Do you have any data on accuracy of those functions?

Thanks.

  • 0
    Guru 42085 points

    Don't knock old floating point routines! IEEE754 was adopted in 1985. My HP71B is probably as good as any modern computer!

    That being said, What processor and word size are you using?

    As they say in Kernigham and Plauger, "Floating point is like working with sand piles, Every time you move one you lose a little sand and pick up a little dirt."

  • 0 in reply to Keith Barkley
    Prodigy 110 points
    I am using 28069 and float32.

    In fact I read the paper below which emphasizes the accuracy of sine and cosine values in DFT calculations and says device's own values are generally erroneous.
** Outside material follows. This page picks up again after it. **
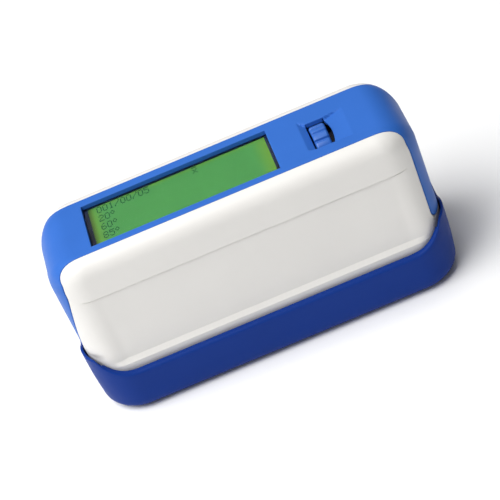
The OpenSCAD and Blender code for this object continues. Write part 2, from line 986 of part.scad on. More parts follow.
module wheel_switch() color(dark_plastic) {
    switch_low = bracket_low + bracket_floor + eps;
    block(switch_body, wheel_x, wheel_y, switch_low);
    translate([wheel_x, wheel_y, switch_low])
        cylinder(r = switch_plunger_radius, h = switch_plunger_top - switch_low);
}

// Two leaf springs that lift the carrier, each rising from the bracket's floor.
module wheel_spring() color(spring_steel) {
    leaf_low = bracket_low + bracket_floor + tiny;
    for (side = [-1, 1])
        translate([wheel_x, wheel_y + side*leaf_place, leaf_low]) {
            block([2*leaf_length, leaf_width, leaf_thickness], 0, 0, 0);
            translate([-leaf_length + leaf_thickness, -leaf_width/2, 0])
                rotate([0, -leaf_rise, 0])
                    cube([1.5*leaf_length, leaf_width, leaf_thickness]);
        }
}

module wheel_carrier() color(dark_plastic) {
    difference() {
        union() {
            block([2*cheek_outer, carrier_depth, carrier_floor], wheel_x, wheel_y, carrier_low);
            for (side = [-1, 1])
                block([cheek_thickness, cheek_depth, cheek_top - carrier_low],
                    wheel_x + side*(cheek_inner + cheek_thickness/2), wheel_y, carrier_low);
        }
        translate([wheel_x, wheel_y, wheel_z])
            rotate([0, 90, 0])
                cylinder(r = axle_radius + axle_fit, h = 4*wheel_width, center = true);
    }
}

module scroll_wheel() color(holder_blue) {
    translate([wheel_x, wheel_y, wheel_z])
        rotate([0, 90, 0])
            difference() {
                cylinder(r = wheel_radius, h = wheel_width, center = true);
                cylinder(r = axle_radius, h = 2*wheel_width, center = true);
                for (i = [0 : wheel_grooves - 1])
                    rotate((i + 0.5)*360/wheel_grooves + groove_phase)
                        translate([wheel_radius + groove_outset, 0, 0])
                            cylinder(r = groove_radius, h = 2*wheel_width, center = true,
                                $fn = screw_sides);
            }
}

module wheel_axle() color(bare_metal) {
    axle_left = wheel_x - cheek_outer + axle_inset;
    axle_right = wheel_x + cheek_outer + encoder_size[0] - encoder_back;
    translate([axle_left, wheel_y, wheel_z])
        rotate([0, 90, 0])
            cylinder(r = axle_radius, h = axle_right - axle_left);
}

module wheel_encoder() color(dark_plastic) {
    difference() {
        block(encoder_size, wheel_x + cheek_outer + encoder_size[0]/2, wheel_y,
            wheel_z - encoder_size[2]/2);
        translate([wheel_x + cheek_outer - encoder_back, wheel_y, wheel_z])
            rotate([0, 90, 0])
                cylinder(r = axle_radius + axle_fit, h = encoder_size[0]);
    }
}

// ---- operate button --------------------------------------------------

module operate_button() color(holder_blue) {
    translate([-half_length - button_rise, 0, button_z])
        rotate([0, 90, 0]) {
            cylinder(r1 = button_radius - edge_taper, r2 = button_radius, h = edge_height);
            translate([0, 0, edge_height])
                cylinder(r = button_radius, h = button_rise + cover_wall - edge_height + flange_lap);
        }
    translate([flange_x, 0, button_z])
        rotate([0, 90, 0]) {
            cylinder(r = flange_radius, h = flange_height);
            cylinder(r = stem_radius, h = flange_height + stem_rise);
        }
}

holder_shell();
holder_feet();
tile_pad();
calibration_tile();
tile_frame();
tile_screws();
front_shell();
rear_shell();
top_cover();
base_plate();
chassis();
housing_screws();
base_screws();
chassis_screws();
display_window();
display_frame();
display_panel();
display_backlight();
display_board();
main_board();
board_components();
side_board();
usb_socket();
operate_switch();
optics_block();
lamp_20();
lamp_60();
lamp_85();
source_lenses();
receiver_lenses();
detector_20();
detector_60();
detector_85();
battery_tray();
battery_cell();
contact_plate();
contact_spring();
wheel_board();
wheel_bracket();
wheel_switch();
wheel_carrier();
wheel_spring();
wheel_encoder();
scroll_wheel();
wheel_axle();
operate_button();
battery_door();
door_pin();
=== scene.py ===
"""Handheld gloss meter in its calibration holder: the looks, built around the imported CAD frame.

Shapes are worked out in millimetres and turned into metres as each mesh is made.
"""

import math

import bpy
import numpy as np
from mathutils import Matrix, Vector


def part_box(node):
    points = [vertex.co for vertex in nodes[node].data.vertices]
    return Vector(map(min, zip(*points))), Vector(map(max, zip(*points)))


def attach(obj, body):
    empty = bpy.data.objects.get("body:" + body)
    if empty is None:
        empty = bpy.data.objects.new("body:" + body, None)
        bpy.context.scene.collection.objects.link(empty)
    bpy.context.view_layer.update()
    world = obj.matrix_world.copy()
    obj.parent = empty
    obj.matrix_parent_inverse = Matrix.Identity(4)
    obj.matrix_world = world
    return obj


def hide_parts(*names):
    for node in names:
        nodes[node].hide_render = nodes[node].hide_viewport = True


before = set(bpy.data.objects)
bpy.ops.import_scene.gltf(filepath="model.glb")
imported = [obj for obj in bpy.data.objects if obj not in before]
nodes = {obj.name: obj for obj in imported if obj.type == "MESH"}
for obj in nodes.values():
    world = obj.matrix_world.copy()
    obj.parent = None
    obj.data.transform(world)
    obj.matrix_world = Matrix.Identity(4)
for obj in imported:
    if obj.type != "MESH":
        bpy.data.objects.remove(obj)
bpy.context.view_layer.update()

MM = 0.001
TURN = 2 * math.pi
QUARTER = math.pi / 2


def box_mm(node):
    """A CAD node's lowest and highest corners, in millimetres."""
    low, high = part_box(node)
    return np.array(low) / MM, np.array(high) / MM


# ---- driving sizes, in millimetres ------------------------------------------

FRONT_LOW, FRONT_HIGH = box_mm("front_shell")
COVER_LOW, COVER_HIGH = box_mm("top_cover")
HOLDER_LOW, HOLDER_HIGH = box_mm("holder_shell")
WHEEL_LOW, WHEEL_HIGH = box_mm("scroll_wheel")
WINDOW_LOW, WINDOW_HIGH = box_mm("display_window")
PANEL_LOW, PANEL_HIGH = box_mm("display_panel")
DOOR_LOW, DOOR_HIGH = box_mm("battery_door")
BUTTON_LOW, BUTTON_HIGH = box_mm("operate_button")
USB_LOW, USB_HIGH = box_mm("usb_socket")
TILE_LOW, TILE_HIGH = box_mm("calibration_tile")
SCREW_LOW, SCREW_HIGH = box_mm("housing_screws")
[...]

Then, I just wanted dig into it. The routines that C2000 compiler uses seems to apply a few order Taylor series after reduction, perhaps 3rd order although I am not sure of exact order. The reference book that C2000 routines uses is "Software Manual for the Elementary Functions" by Cody and Waite from 1980.

    The paper: JAMES C. SCHATZMAN - ACCURACY OF THE DISCRETE FOURIER TRANSFORM AND THE FAST FOURIER TRANSFORM


    I used Goertzel and direct DFT for comparison. In fact, for N=5000 and fundamental frequency (k=1), they show quite different values. I knew Goertzel would give erroneous result, but maybe it should not show that much error for 5000 samples. So, I want to verify the accuracy of the trigonometric fcn of C2000 compilers.

    Gortzel uses cos(2*pi*k*N) as filter coefficient which is equal to cos(2*pi*0.0002) for for N=5000 and fundamental frequency (k=1). Here I am talking about very small errors that accumulates, maybe one decimal digit. Errors divergent from the best possible representation in float32 of the elementary math functions...
  • 0
    TI__Guru* 84285 points
    What version of the C2000 compiler are you using?
  • 0 in reply to Archaeologist
    TI__Guru**** 249860 points
    This is a friendly reminder to let us know the compiler version.

    Thanks and regards,

    -George
  • 0 in reply to George Mock
    Prodigy 110 points

    Code Composer Studio

    Version: 6.1.1.00022

    After the post, I did some quick check, it seems they are working good with 7 digit precision.

    I have found a good note about this topic. Probably, TI uses similar method with 7.3 digit precision in this note.

    nnp.ucsd.edu/.../trig_approximations.pdf

    It appears the Goertzel algorithm causes the error that I mentioned in fist post because of the too low signal frequency and accumulation of float32 round-off effect.

    Direct DFT calculation improved the result.

  • 0 in reply to Voltage Multiplier
    TI__Guru**** 249860 points

    Thank you.  But we need to know the version of the compiler, and not CCS.  Please see this article for more explanation.

    Thanks and regards,

    -George

  • 0 in reply to George Mock
    Prodigy 110 points
    Compiler: TI v6.4.6
  • 0 in reply to Voltage Multiplier
    TI__Guru* 84285 points

    The C2000 compiler version 6.4.x RTS library supports sin with a polynomial approximation of an interval about the origin. cos is first translated to sin, then evaluated the same way. Yes, both of these algorithms are derived from the Cody & Waite book, 1980 edition.

    The current release of the C2000 compiler (18.1.x.LTS) uses the same algorithm if the compiler is configured to use FPU32 support, but it uses a different polynomial approximation with higher accuracy when FPU32 support is not enabled.

    We hope to improve the speed and accuracy, and the tradeoffs between them, over time for all architectures. However, at this time, there are no specific plans on the roadmap. If our implementation of sin and cos does not meet your needs, you can drop in your own implementation, perhaps one available on the internet.

    As to the accuracy of the C&W algorithm, decimal digits can be misleading. We measure it in terms of ULP, which is related to float epsilon (see en.wikipedia.org/.../Unit_in_the_last_place). One decimal digit of error would be somewhere in the vicinity of 3.3 ULP. According to a quick Monte Carlo test, I see that the existing C2000 algorithm gets just under 1 ULP of error in the worst case for 32-bit sin. The ideal is under 0.5 ULP, but under 1 ULP is pretty good for a trig function.

    If you're having trouble with the accuracy of the C2000's library, could you give a more specific example? A specific input value with a large error in the result would be the most helpful.